Fascinated by the contradictory fictional nature of history and our part, as humans, in its infinite perpetuation, my work is the marriage of epic storytelling and formal subversion.  

The ongoing series of paintings, comics, and prose depicts a single sprawling narrative that begins just after a mysterious modern catastrophe: the physical materialization and collapse of history.  This event has come to be known as The Burden. In an attempt to secure a powerful relic, the severed head of the super-titan David Ocampo, a bloody civil war erupts among the inhabitants of Burden America, who showcase their twisted reason and folly. The paintings are the memorials to these pivotal events and historical figures of this Cephalophoric War, painted by the doomed fictional artist, P.J. Endres Jr., a master propagandist akin to Jacques Louis David.

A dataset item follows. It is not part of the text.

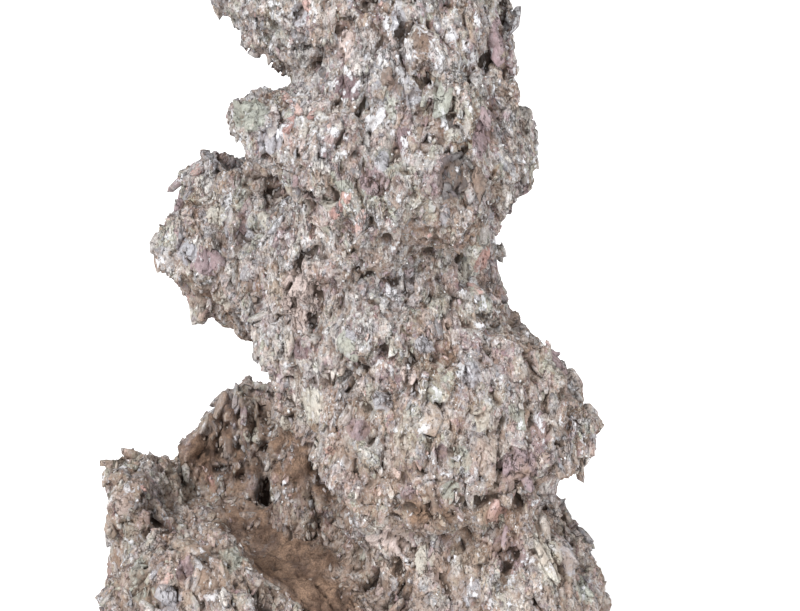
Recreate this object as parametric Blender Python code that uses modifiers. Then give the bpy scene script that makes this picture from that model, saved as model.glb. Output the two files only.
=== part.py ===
"""A tall viewing stone of coarse breccia: stacked, leaning tiers on a spreading foot with a small basin.

Lengths are in millimetres until the last step, which writes the mesh in metres. +Z is up, +X is to the
right of the stone's best side, and that best side looks along -Y. The origin is the middle of the
footprint of the stone's box, on the sawn underside that it stands on.
"""

import math

import bmesh
import bpy
import numpy as np
from mathutils import Matrix, Vector

# Driving dimensions, in millimetres
STONE_HEIGHT = 300.0
ROUGH_VOXEL = 2.6  # grid on which the tiers are fused
SKIN_VOXEL = 2.0  # grid on which the fused stone gets its chunks
MOST_TRIANGLES = 9600
SAW_BLOCK = (400.0, 400.0, 80.0)  # block that takes off what lies below the sawn face
MM = 0.001

# The outline of a tier's level section: a superellipse with ragged corners
SECTION_POINTS = 28
SECTION_SQUARENESS = 2.9  # 2 is an ellipse, and more is boxier
SECTION_RAGGEDNESS = 0.10  # how far a corner strays, as a share of the section's size
RAGGED_TURNS = 1.7  # how quickly the raggedness changes round the section
RAGGED_CLIMB = 0.03  # and with height, for each millimetre
TIER_SEED = 11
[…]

Equal parts comedy and tragedy, the content and creation of the paintings of the American Burden is informed heavily by a variety of converging conceptual and visual polarities, including 17th - 19th century history painting with contemporary visual media such as comic books, with social satire always in mind.  The paintings and their fictional history are treated and presented with the utmost respect. Theatricality, self-aware characters and intentional chronological errors (of this alternative reality) are meant to question the authorship and validity of the images entirely.

An unspoken yet crucial component to the work is the precise staging and documenting of each scene for use as source material.  This phase in the process, involving family, friends, or collogues of whom I have much adoration, ventures slightly into that tentative territory: autobiography.  This underlying personal connection to my subjects, coexisting with a distant grandiose apocalyptic history, offers a parallel reading to the work, as well as provides the work’s central contradiction.    

Welcome to Burden America.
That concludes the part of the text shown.